-- BEGIN DATA BLOCK --

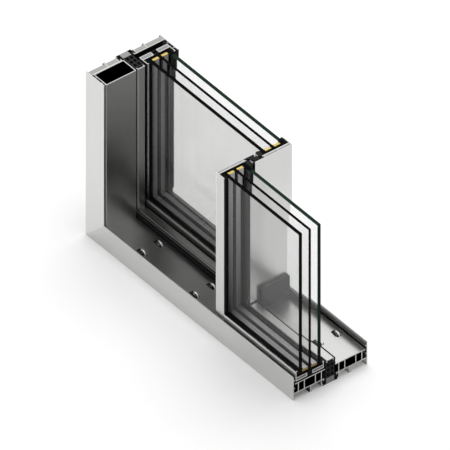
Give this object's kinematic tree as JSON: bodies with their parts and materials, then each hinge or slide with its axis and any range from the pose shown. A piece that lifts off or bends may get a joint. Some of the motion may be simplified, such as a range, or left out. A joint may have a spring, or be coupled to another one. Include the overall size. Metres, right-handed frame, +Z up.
{
  "type": "sliding window corner sample",
  "caption": "Cut corner sample of a horizontal sliding window: sill, side jamb and triple-glazed sashes overlapping at their meeting stiles.",
  "frame": {"origin": "centre of the box on the surface that the sill's feet stand on", "axes": "+X along the sill from the jamb to the cut end, +Y from the front face to the rear face, +Z up"},
  "size_m": [0.6506, 0.1836, 0.4072],
  "materials": {
    "front_aluminium": "satin anodised",
    "rear_aluminium": "satin anodised",
    "cap_aluminium": "satin anodised",
    "cover_aluminium": "satin anodised",
    "sash_aluminium": "satin anodised",
    "stile_cover": "satin anodised",
    "break_plastic": "matt",
    "carrier_plastic": "matt",
    "foam": "matt foam",
    "tape": "matt",
    "seal_rubber": "matt",
    "edge_seal": "matt",
    "block_rubber": "matt",
    "roller_steel": "polished",
    "spacer": "satin",
    "glass": "clear"
  },
  "bodies": {
    "root": {"sill_front_profile": "front_aluminium", "sill_rear_profile": "rear_aluminium", "sill_thermal_break": "break_plastic", "sill_break_cap": "cap_aluminium", "sill_foam_block": "foam", "sill_insulating_hooks": "break_plastic", "sill_seals": "seal_rubber", "front_track_rollers": "roller_steel", "rear_track_rollers": "roller_steel", "roller_axles": "roller_steel", "roller_carriers": "carrier_plastic", "jamb_front_profile": "front_aluminium", "jamb_rear_profile": "rear_aluminium", "jamb_thermal_break": "break_plastic", "jamb_break_cap": "cap_aluminium", "jamb_foam_block": "foam", "jamb_insulating_hooks": "break_plastic", "jamb_cover_box": "cover_aluminium", "jamb_wall_tape": "tape", "jamb_seals": "seal_rubber", "front_sash_bottom_rail": "sash_aluminium", "front_sash_rail_bar": "break_plastic", "front_sash_front_pane": "glass", "front_sash_middle_pane": "glass", "front_sash_rear_pane": "glass", "front_sash_spacers": "spacer", "front_sash_edge_seal": "edge_seal", "front_sash_gaskets": "seal_rubber", "front_stile": "sash_aluminium", "front_stile_cover": "stile_cover", "front_interlock": "break_plastic", "rear_sash_bottom_rail": "sash_aluminium", "rear_sash_jamb_rail": "sash_aluminium", "rear_sash_rail_bars": "break_plastic", "rear_sash_front_pane": "glass", "rear_sash_middle_pane": "glass", "rear_sash_rear_pane": "glass", "rear_sash_spacers": "spacer", "rear_sash_edge_seal": "edge_seal", "rear_sash_gaskets": "seal_rubber", "rear_stile": "sash_aluminium", "rear_stile_cover": "stile_cover", "rear_interlock": "break_plastic", "sash_insulation_strips": "tape", "glazing_blocks": "carrier_plastic", "track_sealing_block": "block_rubber", "interlock_foot_pad": "seal_rubber"}
  },
  "joints": []
}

-- END DATA BLOCK --

**GIVEN PROBLEM:**
Your task is to print the whole listing again exactly.

**EXERCISE SOLUTION:**
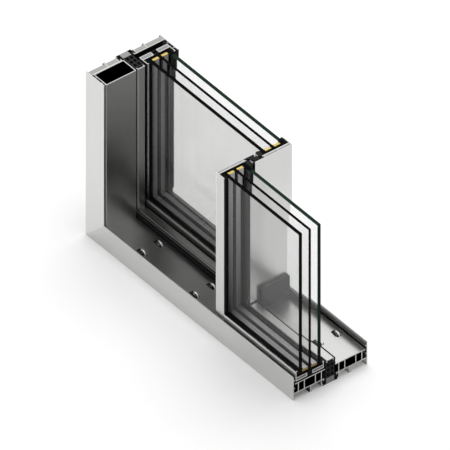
Give this object's kinematic tree as JSON: bodies with their parts and materials, then each hinge or slide with its axis and any range from the pose shown. A piece that lifts off or bends may get a joint. Some of the motion may be simplified, such as a range, or left out. A joint may have a spring, or be coupled to another one. Include the overall size. Metres, right-handed frame, +Z up.
{
  "type": "sliding window corner sample",
  "caption": "Cut corner sample of a horizontal sliding window: sill, side jamb and triple-glazed sashes overlapping at their meeting stiles.",
  "frame": {"origin": "centre of the box on the surface that the sill's feet stand on", "axes": "+X along the sill from the jamb to the cut end, +Y from the front face to the rear face, +Z up"},
  "size_m": [0.6506, 0.1836, 0.4072],
  "materials": {
    "front_aluminium": "satin anodised",
    "rear_aluminium": "satin anodised",
    "cap_aluminium": "satin anodised",
    "cover_aluminium": "satin anodised",
    "sash_aluminium": "satin anodised",
    "stile_cover": "satin anodised",
    "break_plastic": "matt",
    "carrier_plastic": "matt",
    "foam": "matt foam",
    "tape": "matt",
    "seal_rubber": "matt",
    "edge_seal": "matt",
    "block_rubber": "matt",
    "roller_steel": "polished",
    "spacer": "satin",
    "glass": "clear"
  },
  "bodies": {
    "root": {"sill_front_profile": "front_aluminium", "sill_rear_profile": "rear_aluminium", "sill_thermal_break": "break_plastic", "sill_break_cap": "cap_aluminium", "sill_foam_block": "foam", "sill_insulating_hooks": "break_plastic", "sill_seals": "seal_rubber", "front_track_rollers": "roller_steel", "rear_track_rollers": "roller_steel", "roller_axles": "roller_steel", "roller_carriers": "carrier_plastic", "jamb_front_profile": "front_aluminium", "jamb_rear_profile": "rear_aluminium", "jamb_thermal_break": "break_plastic", "jamb_break_cap": "cap_aluminium", "jamb_foam_block": "foam", "jamb_insulating_hooks": "break_plastic", "jamb_cover_box": "cover_aluminium", "jamb_wall_tape": "tape", "jamb_seals": "seal_rubber", "front_sash_bottom_rail": "sash_aluminium", "front_sash_rail_bar": "break_plastic", "front_sash_front_pane": "glass", "front_sash_middle_pane": "glass", "front_sash_rear_pane": "glass", "front_sash_spacers": "spacer", "front_sash_edge_seal": "edge_seal", "front_sash_gaskets": "seal_rubber", "front_stile": "sash_aluminium", "front_stile_cover": "stile_cover", "front_interlock": "break_plastic", "rear_sash_bottom_rail": "sash_aluminium", "rear_sash_jamb_rail": "sash_aluminium", "rear_sash_rail_bars": "break_plastic", "rear_sash_front_pane": "glass", "rear_sash_middle_pane": "glass", "rear_sash_rear_pane": "glass", "rear_sash_spacers": "spacer", "rear_sash_edge_seal": "edge_seal", "rear_sash_gaskets": "seal_rubber", "rear_stile": "sash_aluminium", "rear_stile_cover": "stile_cover", "rear_interlock": "break_plastic", "sash_insulation_strips": "tape", "glazing_blocks": "carrier_plastic", "track_sealing_block": "block_rubber", "interlock_foot_pad": "seal_rubber"}
  },
  "joints": []
}